Família de goleadores
Uma das formações do Tricolor bicampeão em 1954 - França no ataque (Foto: A história do Campeonato Cearense de Futebol (Nirez de Azevedo)/Reprodução Patrícia Araújo)
A família de França contabiliza incríveis nove artilharias de Campeonatos Cearenses. Além das cinco edições em que o jogador liderou a tábua de goleadores, mais dois integrantes do "clã" também inscreveram seus nomes entre os maiores atacantes do nosso futebol: seus sobrinhos Moésio, falecido em 1993; e Mozart Gomes, o Mozarzinho.
Moésio foi artilheiro três anos seguidos pelo Fortaleza, entre 1952 e 1954. Neste ano, chegou a formar linha de ataque com o tio. Mozarzinho alcançou a artilharia em 1964, pelo América. "Acho que é um dom da família. Não teve outra família que se destacou tanto no futebol", observa Mozarzinho, hoje com 68 anos.

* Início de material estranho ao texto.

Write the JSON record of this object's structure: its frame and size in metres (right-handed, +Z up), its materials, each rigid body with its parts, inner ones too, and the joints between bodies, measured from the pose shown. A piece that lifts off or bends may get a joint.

Ele conta que o estilo de jogo dos sobrinhos era bem diferente do praticado por França. "O tio França era muito clássico, muito técnico. Nós (Mozarzinho e Moésio) jogávamos mais na base da raça, éramos mais ágeis", avalia. Mozarzinho diz que França sempre deu conselhos aos sobrinhos. "Ele foi um grande incentivador. Ele e o nosso pai (coronel Mozart Gomes), que era um torcedor fanático do Fortaleza".